Extracted data entries
- - -
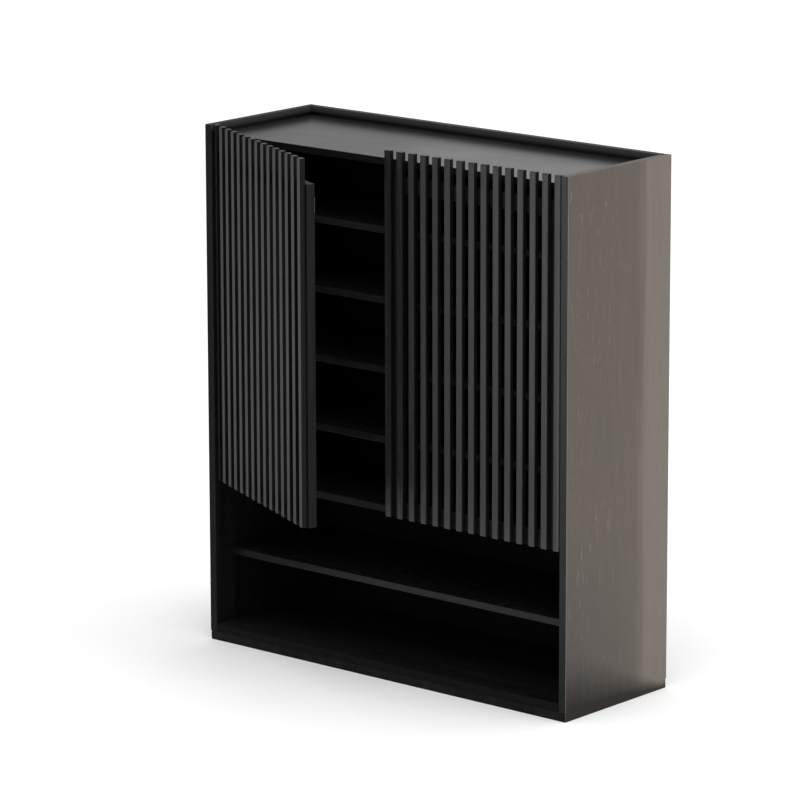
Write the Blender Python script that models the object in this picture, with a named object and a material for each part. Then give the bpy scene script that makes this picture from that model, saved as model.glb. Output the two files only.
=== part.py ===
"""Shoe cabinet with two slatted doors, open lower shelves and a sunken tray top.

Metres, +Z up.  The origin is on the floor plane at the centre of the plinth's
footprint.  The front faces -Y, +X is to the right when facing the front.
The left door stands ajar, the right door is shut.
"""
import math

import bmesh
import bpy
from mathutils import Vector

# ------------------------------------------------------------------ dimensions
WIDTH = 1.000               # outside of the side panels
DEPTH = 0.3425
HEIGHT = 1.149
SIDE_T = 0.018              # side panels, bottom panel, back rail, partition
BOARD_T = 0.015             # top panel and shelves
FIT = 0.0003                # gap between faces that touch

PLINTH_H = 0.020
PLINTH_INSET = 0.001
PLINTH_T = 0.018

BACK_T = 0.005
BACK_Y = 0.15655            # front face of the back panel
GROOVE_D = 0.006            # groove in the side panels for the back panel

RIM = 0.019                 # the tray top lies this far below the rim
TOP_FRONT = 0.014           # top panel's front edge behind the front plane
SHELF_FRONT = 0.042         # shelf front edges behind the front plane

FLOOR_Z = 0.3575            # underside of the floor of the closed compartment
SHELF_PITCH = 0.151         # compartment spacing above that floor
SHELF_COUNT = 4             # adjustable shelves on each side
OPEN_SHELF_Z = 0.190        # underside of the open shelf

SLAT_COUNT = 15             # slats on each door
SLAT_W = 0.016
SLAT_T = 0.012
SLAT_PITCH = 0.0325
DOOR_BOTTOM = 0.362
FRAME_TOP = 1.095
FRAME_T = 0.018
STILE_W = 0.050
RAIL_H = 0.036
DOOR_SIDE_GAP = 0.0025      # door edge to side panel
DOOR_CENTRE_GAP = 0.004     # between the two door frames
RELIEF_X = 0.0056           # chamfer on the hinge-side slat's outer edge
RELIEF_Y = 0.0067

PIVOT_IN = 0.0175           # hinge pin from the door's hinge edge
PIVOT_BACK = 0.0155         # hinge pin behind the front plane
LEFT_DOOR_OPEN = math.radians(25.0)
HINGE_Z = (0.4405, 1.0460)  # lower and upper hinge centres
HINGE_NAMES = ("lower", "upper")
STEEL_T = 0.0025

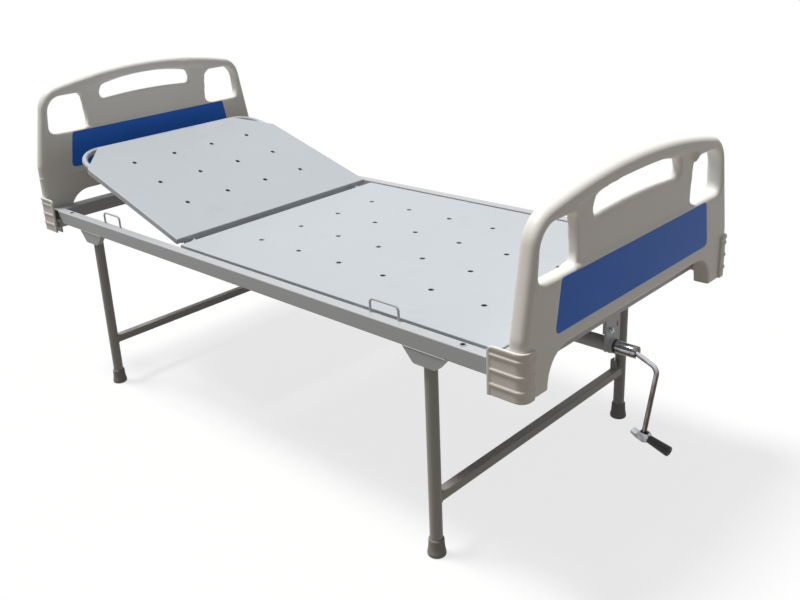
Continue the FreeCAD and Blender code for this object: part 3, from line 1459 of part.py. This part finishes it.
- - -
- [Work required] From the records above, please extract every line and repeat it exactly.

- [Exercise output]
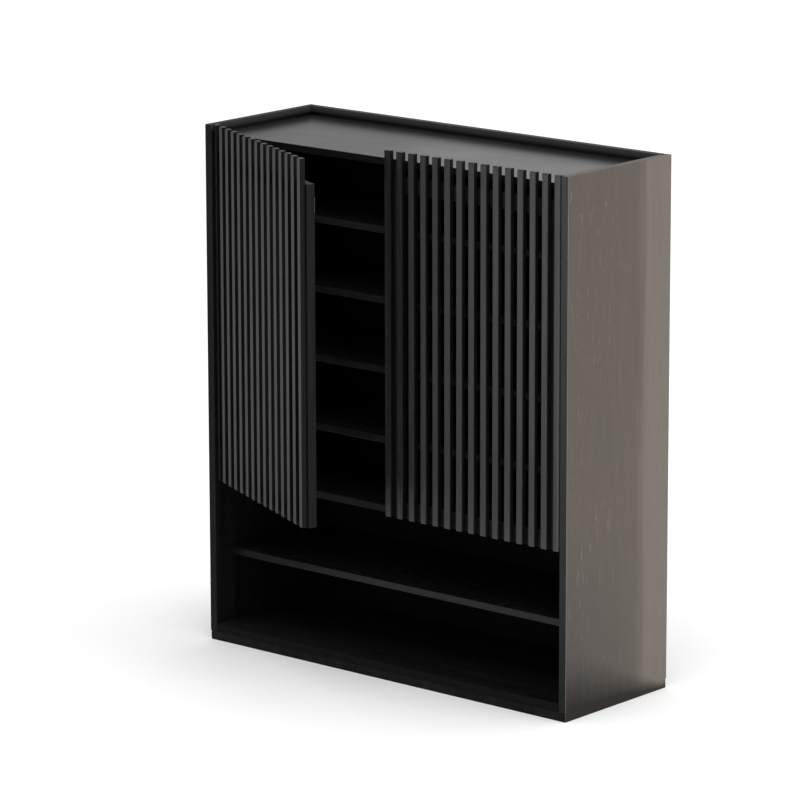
Write the Blender Python script that models the object in this picture, with a named object and a material for each part. Then give the bpy scene script that makes this picture from that model, saved as model.glb. Output the two files only.
=== part.py ===
"""Shoe cabinet with two slatted doors, open lower shelves and a sunken tray top.

Metres, +Z up.  The origin is on the floor plane at the centre of the plinth's
footprint.  The front faces -Y, +X is to the right when facing the front.
The left door stands ajar, the right door is shut.
"""
import math

import bmesh
import bpy
from mathutils import Vector

# ------------------------------------------------------------------ dimensions
WIDTH = 1.000               # outside of the side panels
DEPTH = 0.3425
HEIGHT = 1.149
SIDE_T = 0.018              # side panels, bottom panel, back rail, partition
BOARD_T = 0.015             # top panel and shelves
FIT = 0.0003                # gap between faces that touch

PLINTH_H = 0.020
PLINTH_INSET = 0.001
PLINTH_T = 0.018

BACK_T = 0.005
BACK_Y = 0.15655            # front face of the back panel
GROOVE_D = 0.006            # groove in the side panels for the back panel

RIM = 0.019                 # the tray top lies this far below the rim
TOP_FRONT = 0.014           # top panel's front edge behind the front plane
SHELF_FRONT = 0.042         # shelf front edges behind the front plane

FLOOR_Z = 0.3575            # underside of the floor of the closed compartment
SHELF_PITCH = 0.151         # compartment spacing above that floor
SHELF_COUNT = 4             # adjustable shelves on each side
OPEN_SHELF_Z = 0.190        # underside of the open shelf

SLAT_COUNT = 15             # slats on each door
SLAT_W = 0.016
SLAT_T = 0.012
SLAT_PITCH = 0.0325
DOOR_BOTTOM = 0.362
FRAME_TOP = 1.095
FRAME_T = 0.018
STILE_W = 0.050
RAIL_H = 0.036
DOOR_SIDE_GAP = 0.0025      # door edge to side panel
DOOR_CENTRE_GAP = 0.004     # between the two door frames
RELIEF_X = 0.0056           # chamfer on the hinge-side slat's outer edge
RELIEF_Y = 0.0067

PIVOT_IN = 0.0175           # hinge pin from the door's hinge edge
PIVOT_BACK = 0.0155         # hinge pin behind the front plane
LEFT_DOOR_OPEN = math.radians(25.0)
HINGE_Z = (0.4405, 1.0460)  # lower and upper hinge centres
HINGE_NAMES = ("lower", "upper")
STEEL_T = 0.0025

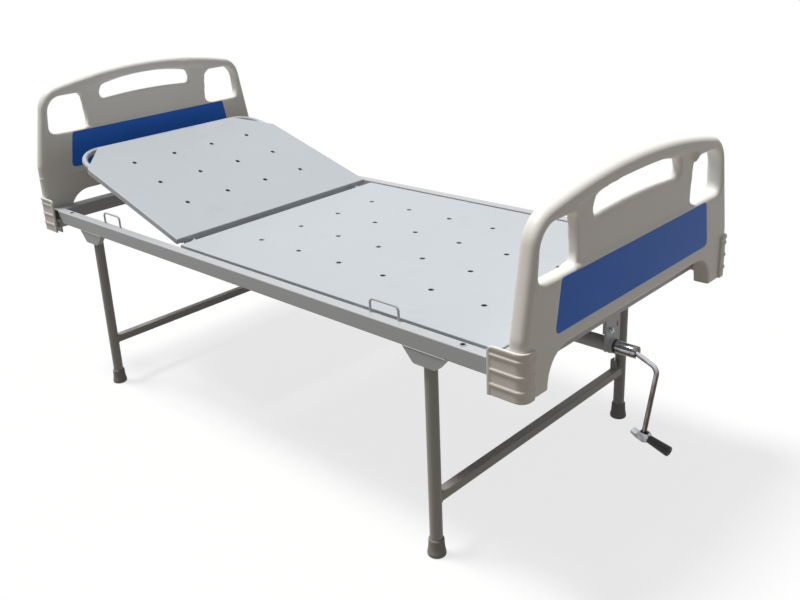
Continue the FreeCAD and Blender code for this object: part 3, from line 1459 of part.py. This part finishes it.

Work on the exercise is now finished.